4. Psychometric Modeling Service

The psychometric service aligns instructional tasks with mastery levels. It predicts readiness and supports assessment frameworks such as NWEA MAP. It also strengthens data-driven instructional decisions.

5. Multilingual Translation and Voice Models

These models translate lessons and activities into multiple languages. They support diverse districts without relying on third-party tools. They also enable audio narration for younger learners.

6. Knowledge Tagging and Metadata Layer

This layer auto-tags content using Bloom’s taxonomy, UDL principles, and skill frameworks. It improves search, recommendation quality, and instructional alignment.

7. Guardrail and Safety Engine

The safety engine monitors AI-generated content for age appropriateness and compliance. It prevents unsafe or biased outputs. It also keeps teachers in control of what is delivered to students.

8. AI Model Monitoring and Drift Detection

The monitoring system tracks prediction quality and flags model drift. It ensures the platform continues to deliver accurate and reliable recommendations over time. It also supports retraining workflows when patterns change.

4. The Core Service Layer

This is the operational center of the platform. It handles live sessions, content workflows, user roles, assessments, and media processing.

Microservices allow each function to scale independently. This model keeps the platform stable and flexible as usage grows.

1. Session Management Service

The session service maintains the state of every live class. It tracks the current slide, connected users, pacing mode, and interaction flow. It ensures fast updates and consistent classroom synchronization.

2. Content Management Service

The CMS stores and manages lesson content, activity metadata, and revisions. It supports authoring tools, template libraries, and rich media uploads. It also organizes content at the district scale.

3. User and Authentication Service

The IAM service handles logins, account creation, and user roles. It integrates with district SSO systems and supports granular permissions for teachers, students, and administrators.

4. Assessment Processing Service

This service collects responses from quizzes, polls, drawings, and open-text activities. It scores submissions, aggregates results, and forwards them to reporting engines for analysis.

5. Media and Asset Pipeline

The media pipeline optimizes videos, images, and presentations for streaming. It transcodes files into formats suitable for different devices and connections.

5. The Data Layer (Persistence and Caching)

This layer ensures reliable data storage and retrieval. It needs to handle structured records, real-time responses, and large media assets. Using the right database for each data type improves performance and ensures the platform scales with usage.

1. Relational Database Systems

Relational databases store structured records such as user profiles, class rosters, billing, and content metadata. They provide transactional integrity and reliable query performance.

2. NoSQL Databases

NoSQL stores hold unstructured or semi-structured content, including raw responses, activity logs, lesson blocks, and feature configurations. These databases scale horizontally and support heavy write loads.

3. In-Memory Data Stores

In-memory stores like Redis cache high-frequency data. They reduce latency during active sessions and support fast lookups for authentication and session state.

4. Object Storage

Object storage hosts large files such as videos, PDFs, images, and slide decks. It provides durable, secure, and cost-efficient storage for long-term media retention.
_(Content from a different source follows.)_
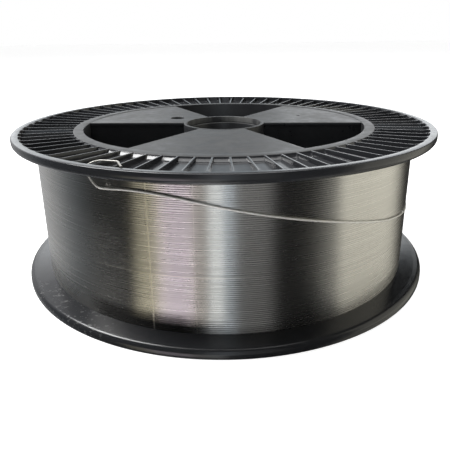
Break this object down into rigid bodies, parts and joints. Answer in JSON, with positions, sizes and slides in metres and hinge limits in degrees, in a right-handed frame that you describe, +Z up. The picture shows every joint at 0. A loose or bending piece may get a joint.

6. The Messaging and Operations Layer

This layer ensures services can communicate without delays and provides full visibility into platform performance. Async messaging prevents bottlenecks and keeps the platform stable under heavy load.

1. Message Queue or Broker

A message queue handles background tasks such as processing submissions, generating reports, and preparing analytics. It prevents slowdowns during peak activity.

2. Event Bus

The event bus allows microservices to publish and subscribe to important system events. It supports triggers such as “session started,” “lesson updated,” or “student joined.”

3. Monitoring and Alerting Systems

Monitoring tools track metrics such as latency, memory usage, and active sessions. Alerts notify engineers when thresholds are reached, ensuring rapid response.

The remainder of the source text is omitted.